- _JOB_
Write the data out again, exactly as given.

· · ·

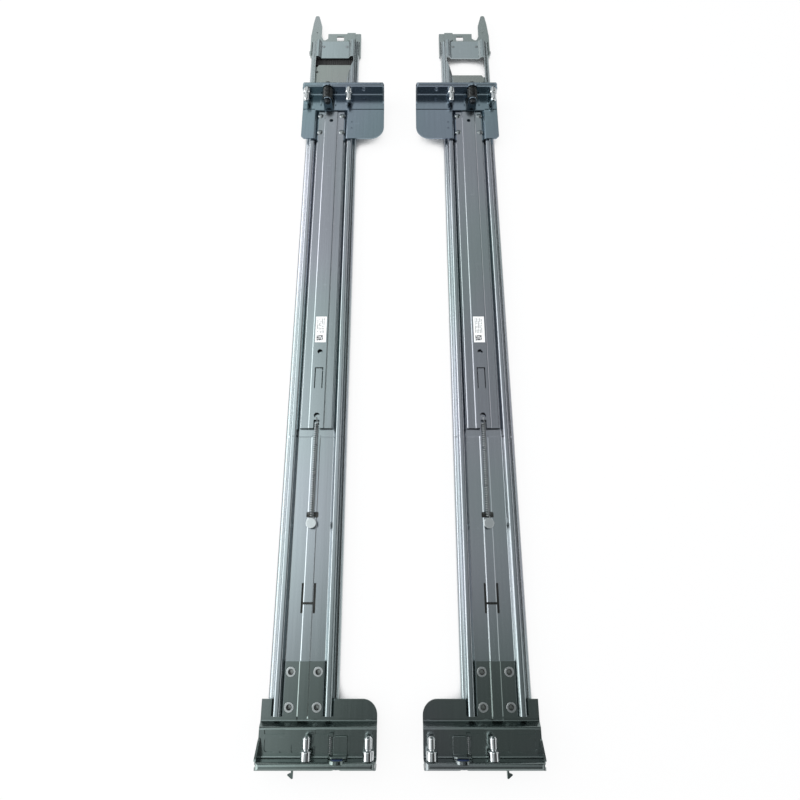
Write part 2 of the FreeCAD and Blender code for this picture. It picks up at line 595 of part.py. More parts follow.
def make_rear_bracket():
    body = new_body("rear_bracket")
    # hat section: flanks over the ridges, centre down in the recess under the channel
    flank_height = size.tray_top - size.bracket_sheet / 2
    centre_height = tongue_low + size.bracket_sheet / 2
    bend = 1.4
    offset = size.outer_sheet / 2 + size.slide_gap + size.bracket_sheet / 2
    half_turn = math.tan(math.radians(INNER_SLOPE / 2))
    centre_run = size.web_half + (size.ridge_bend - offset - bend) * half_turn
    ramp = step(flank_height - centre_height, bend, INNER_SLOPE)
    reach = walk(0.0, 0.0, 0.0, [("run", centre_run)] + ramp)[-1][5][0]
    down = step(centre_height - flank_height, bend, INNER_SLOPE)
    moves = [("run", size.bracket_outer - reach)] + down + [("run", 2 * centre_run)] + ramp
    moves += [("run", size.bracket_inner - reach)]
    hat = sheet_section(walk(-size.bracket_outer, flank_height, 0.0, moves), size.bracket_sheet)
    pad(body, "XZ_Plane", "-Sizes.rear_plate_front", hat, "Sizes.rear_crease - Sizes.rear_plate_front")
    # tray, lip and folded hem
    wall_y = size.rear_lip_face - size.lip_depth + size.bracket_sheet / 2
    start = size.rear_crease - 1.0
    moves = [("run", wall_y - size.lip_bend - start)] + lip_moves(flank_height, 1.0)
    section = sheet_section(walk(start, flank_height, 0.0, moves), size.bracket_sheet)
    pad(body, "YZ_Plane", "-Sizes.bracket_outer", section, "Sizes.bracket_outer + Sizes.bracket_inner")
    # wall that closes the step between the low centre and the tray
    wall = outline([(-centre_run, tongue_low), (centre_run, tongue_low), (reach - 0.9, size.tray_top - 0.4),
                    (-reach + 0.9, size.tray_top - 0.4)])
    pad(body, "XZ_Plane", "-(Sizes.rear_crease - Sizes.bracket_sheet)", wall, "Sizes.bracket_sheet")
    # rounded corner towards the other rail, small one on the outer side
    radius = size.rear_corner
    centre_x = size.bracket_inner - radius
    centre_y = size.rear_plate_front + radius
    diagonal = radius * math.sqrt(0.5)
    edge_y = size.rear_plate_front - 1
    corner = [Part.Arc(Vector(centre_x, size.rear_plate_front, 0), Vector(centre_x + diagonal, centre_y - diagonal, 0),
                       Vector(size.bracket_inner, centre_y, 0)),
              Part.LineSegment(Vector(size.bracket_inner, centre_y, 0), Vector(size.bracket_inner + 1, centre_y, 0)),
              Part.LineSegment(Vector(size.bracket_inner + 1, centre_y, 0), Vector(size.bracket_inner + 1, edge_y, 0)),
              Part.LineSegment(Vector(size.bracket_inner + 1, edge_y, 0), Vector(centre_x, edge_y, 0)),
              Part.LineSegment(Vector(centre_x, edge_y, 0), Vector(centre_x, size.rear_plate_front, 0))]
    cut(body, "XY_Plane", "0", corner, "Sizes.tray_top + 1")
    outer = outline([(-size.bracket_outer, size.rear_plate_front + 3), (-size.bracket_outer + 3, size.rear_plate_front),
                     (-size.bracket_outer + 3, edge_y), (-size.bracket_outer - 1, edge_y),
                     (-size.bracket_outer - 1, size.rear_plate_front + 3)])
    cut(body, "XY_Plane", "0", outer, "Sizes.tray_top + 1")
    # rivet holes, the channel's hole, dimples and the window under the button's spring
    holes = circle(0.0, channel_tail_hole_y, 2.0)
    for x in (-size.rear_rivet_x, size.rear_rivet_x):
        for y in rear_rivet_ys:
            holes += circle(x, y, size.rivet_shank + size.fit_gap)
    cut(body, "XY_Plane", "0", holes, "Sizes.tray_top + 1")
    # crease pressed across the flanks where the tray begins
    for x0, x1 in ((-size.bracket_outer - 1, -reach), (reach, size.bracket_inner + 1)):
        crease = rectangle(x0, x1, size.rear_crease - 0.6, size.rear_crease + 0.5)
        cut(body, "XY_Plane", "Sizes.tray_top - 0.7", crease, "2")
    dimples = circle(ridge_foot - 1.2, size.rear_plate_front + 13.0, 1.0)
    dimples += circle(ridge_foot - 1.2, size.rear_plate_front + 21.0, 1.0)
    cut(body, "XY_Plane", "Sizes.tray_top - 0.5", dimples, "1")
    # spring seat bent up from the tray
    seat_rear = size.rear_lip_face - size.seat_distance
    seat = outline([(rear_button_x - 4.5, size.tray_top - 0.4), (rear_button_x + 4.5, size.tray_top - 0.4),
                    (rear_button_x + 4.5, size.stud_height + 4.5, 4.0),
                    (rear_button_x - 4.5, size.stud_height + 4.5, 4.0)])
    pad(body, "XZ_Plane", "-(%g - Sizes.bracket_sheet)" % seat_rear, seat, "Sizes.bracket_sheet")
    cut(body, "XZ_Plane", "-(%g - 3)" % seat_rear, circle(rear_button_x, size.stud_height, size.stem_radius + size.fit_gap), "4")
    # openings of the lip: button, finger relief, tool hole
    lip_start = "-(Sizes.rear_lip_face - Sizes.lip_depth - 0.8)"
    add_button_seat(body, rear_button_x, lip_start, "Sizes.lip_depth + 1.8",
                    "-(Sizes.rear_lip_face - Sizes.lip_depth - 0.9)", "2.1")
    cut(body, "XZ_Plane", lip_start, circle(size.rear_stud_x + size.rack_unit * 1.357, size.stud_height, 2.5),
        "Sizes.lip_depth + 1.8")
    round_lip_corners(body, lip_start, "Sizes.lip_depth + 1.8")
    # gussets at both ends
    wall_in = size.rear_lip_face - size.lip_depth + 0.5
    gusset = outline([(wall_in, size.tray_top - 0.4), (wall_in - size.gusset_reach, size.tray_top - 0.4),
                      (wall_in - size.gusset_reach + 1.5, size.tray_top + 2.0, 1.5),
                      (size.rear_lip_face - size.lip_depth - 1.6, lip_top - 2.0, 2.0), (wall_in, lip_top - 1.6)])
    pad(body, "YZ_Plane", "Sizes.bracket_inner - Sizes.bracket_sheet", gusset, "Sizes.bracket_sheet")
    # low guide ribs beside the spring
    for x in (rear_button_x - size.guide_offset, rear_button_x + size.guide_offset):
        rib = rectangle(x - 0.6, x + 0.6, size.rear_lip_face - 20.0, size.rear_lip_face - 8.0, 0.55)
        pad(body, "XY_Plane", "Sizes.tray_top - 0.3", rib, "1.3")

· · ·

- _TASK RESPONSE_
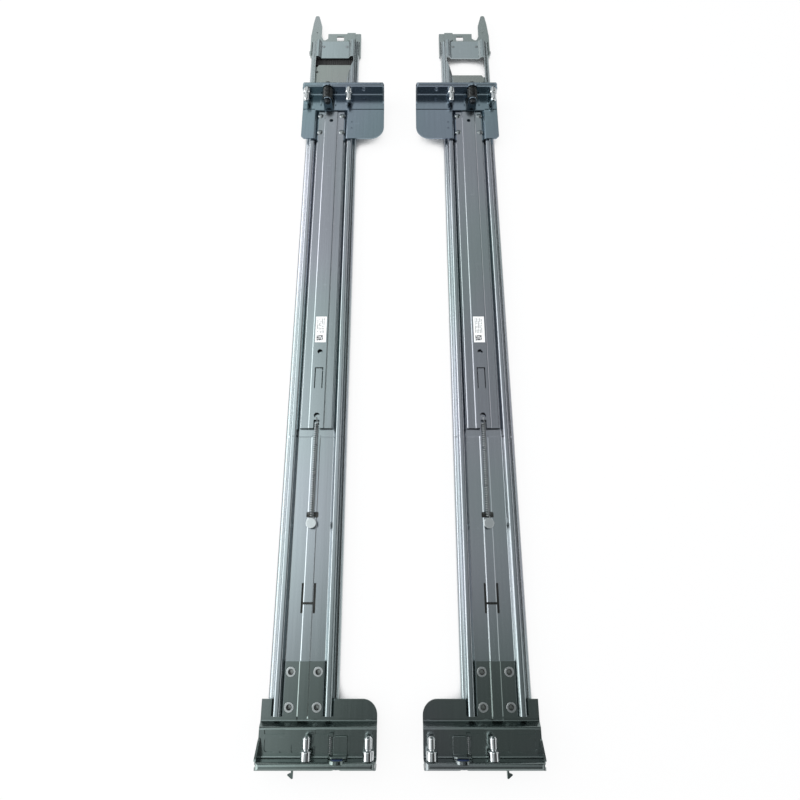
Write part 2 of the FreeCAD and Blender code for this picture. It picks up at line 595 of part.py. More parts follow.
def make_rear_bracket():
    body = new_body("rear_bracket")
    # hat section: flanks over the ridges, centre down in the recess under the channel
    flank_height = size.tray_top - size.bracket_sheet / 2
    centre_height = tongue_low + size.bracket_sheet / 2
    bend = 1.4
    offset = size.outer_sheet / 2 + size.slide_gap + size.bracket_sheet / 2
    half_turn = math.tan(math.radians(INNER_SLOPE / 2))
    centre_run = size.web_half + (size.ridge_bend - offset - bend) * half_turn
    ramp = step(flank_height - centre_height, bend, INNER_SLOPE)
    reach = walk(0.0, 0.0, 0.0, [("run", centre_run)] + ramp)[-1][5][0]
    down = step(centre_height - flank_height, bend, INNER_SLOPE)
    moves = [("run", size.bracket_outer - reach)] + down + [("run", 2 * centre_run)] + ramp
    moves += [("run", size.bracket_inner - reach)]
    hat = sheet_section(walk(-size.bracket_outer, flank_height, 0.0, moves), size.bracket_sheet)
    pad(body, "XZ_Plane", "-Sizes.rear_plate_front", hat, "Sizes.rear_crease - Sizes.rear_plate_front")
    # tray, lip and folded hem
    wall_y = size.rear_lip_face - size.lip_depth + size.bracket_sheet / 2
    start = size.rear_crease - 1.0
    moves = [("run", wall_y - size.lip_bend - start)] + lip_moves(flank_height, 1.0)
    section = sheet_section(walk(start, flank_height, 0.0, moves), size.bracket_sheet)
    pad(body, "YZ_Plane", "-Sizes.bracket_outer", section, "Sizes.bracket_outer + Sizes.bracket_inner")
    # wall that closes the step between the low centre and the tray
    wall = outline([(-centre_run, tongue_low), (centre_run, tongue_low), (reach - 0.9, size.tray_top - 0.4),
                    (-reach + 0.9, size.tray_top - 0.4)])
    pad(body, "XZ_Plane", "-(Sizes.rear_crease - Sizes.bracket_sheet)", wall, "Sizes.bracket_sheet")
    # rounded corner towards the other rail, small one on the outer side
    radius = size.rear_corner
    centre_x = size.bracket_inner - radius
    centre_y = size.rear_plate_front + radius
    diagonal = radius * math.sqrt(0.5)
    edge_y = size.rear_plate_front - 1
    corner = [Part.Arc(Vector(centre_x, size.rear_plate_front, 0), Vector(centre_x + diagonal, centre_y - diagonal, 0),
                       Vector(size.bracket_inner, centre_y, 0)),
              Part.LineSegment(Vector(size.bracket_inner, centre_y, 0), Vector(size.bracket_inner + 1, centre_y, 0)),
              Part.LineSegment(Vector(size.bracket_inner + 1, centre_y, 0), Vector(size.bracket_inner + 1, edge_y, 0)),
              Part.LineSegment(Vector(size.bracket_inner + 1, edge_y, 0), Vector(centre_x, edge_y, 0)),
              Part.LineSegment(Vector(centre_x, edge_y, 0), Vector(centre_x, size.rear_plate_front, 0))]
    cut(body, "XY_Plane", "0", corner, "Sizes.tray_top + 1")
    outer = outline([(-size.bracket_outer, size.rear_plate_front + 3), (-size.bracket_outer + 3, size.rear_plate_front),
                     (-size.bracket_outer + 3, edge_y), (-size.bracket_outer - 1, edge_y),
                     (-size.bracket_outer - 1, size.rear_plate_front + 3)])
    cut(body, "XY_Plane", "0", outer, "Sizes.tray_top + 1")
    # rivet holes, the channel's hole, dimples and the window under the button's spring
    holes = circle(0.0, channel_tail_hole_y, 2.0)
    for x in (-size.rear_rivet_x, size.rear_rivet_x):
        for y in rear_rivet_ys:
            holes += circle(x, y, size.rivet_shank + size.fit_gap)
    cut(body, "XY_Plane", "0", holes, "Sizes.tray_top + 1")
    # crease pressed across the flanks where the tray begins
    for x0, x1 in ((-size.bracket_outer - 1, -reach), (reach, size.bracket_inner + 1)):
        crease = rectangle(x0, x1, size.rear_crease - 0.6, size.rear_crease + 0.5)
        cut(body, "XY_Plane", "Sizes.tray_top - 0.7", crease, "2")
    dimples = circle(ridge_foot - 1.2, size.rear_plate_front + 13.0, 1.0)
    dimples += circle(ridge_foot - 1.2, size.rear_plate_front + 21.0, 1.0)
    cut(body, "XY_Plane", "Sizes.tray_top - 0.5", dimples, "1")
    # spring seat bent up from the tray
    seat_rear = size.rear_lip_face - size.seat_distance
    seat = outline([(rear_button_x - 4.5, size.tray_top - 0.4), (rear_button_x + 4.5, size.tray_top - 0.4),
                    (rear_button_x + 4.5, size.stud_height + 4.5, 4.0),
                    (rear_button_x - 4.5, size.stud_height + 4.5, 4.0)])
    pad(body, "XZ_Plane", "-(%g - Sizes.bracket_sheet)" % seat_rear, seat, "Sizes.bracket_sheet")
    cut(body, "XZ_Plane", "-(%g - 3)" % seat_rear, circle(rear_button_x, size.stud_height, size.stem_radius + size.fit_gap), "4")
    # openings of the lip: button, finger relief, tool hole
    lip_start = "-(Sizes.rear_lip_face - Sizes.lip_depth - 0.8)"
    add_button_seat(body, rear_button_x, lip_start, "Sizes.lip_depth + 1.8",
                    "-(Sizes.rear_lip_face - Sizes.lip_depth - 0.9)", "2.1")
    cut(body, "XZ_Plane", lip_start, circle(size.rear_stud_x + size.rack_unit * 1.357, size.stud_height, 2.5),
        "Sizes.lip_depth + 1.8")
    round_lip_corners(body, lip_start, "Sizes.lip_depth + 1.8")
    # gussets at both ends
    wall_in = size.rear_lip_face - size.lip_depth + 0.5
    gusset = outline([(wall_in, size.tray_top - 0.4), (wall_in - size.gusset_reach, size.tray_top - 0.4),
                      (wall_in - size.gusset_reach + 1.5, size.tray_top + 2.0, 1.5),
                      (size.rear_lip_face - size.lip_depth - 1.6, lip_top - 2.0, 2.0), (wall_in, lip_top - 1.6)])
    pad(body, "YZ_Plane", "Sizes.bracket_inner - Sizes.bracket_sheet", gusset, "Sizes.bracket_sheet")
    # low guide ribs beside the spring
    for x in (rear_button_x - size.guide_offset, rear_button_x + size.guide_offset):
        rib = rectangle(x - 0.6, x + 0.6, size.rear_lip_face - 20.0, size.rear_lip_face - 8.0, 0.55)
        pad(body, "XY_Plane", "Sizes.tray_top - 0.3", rib, "1.3")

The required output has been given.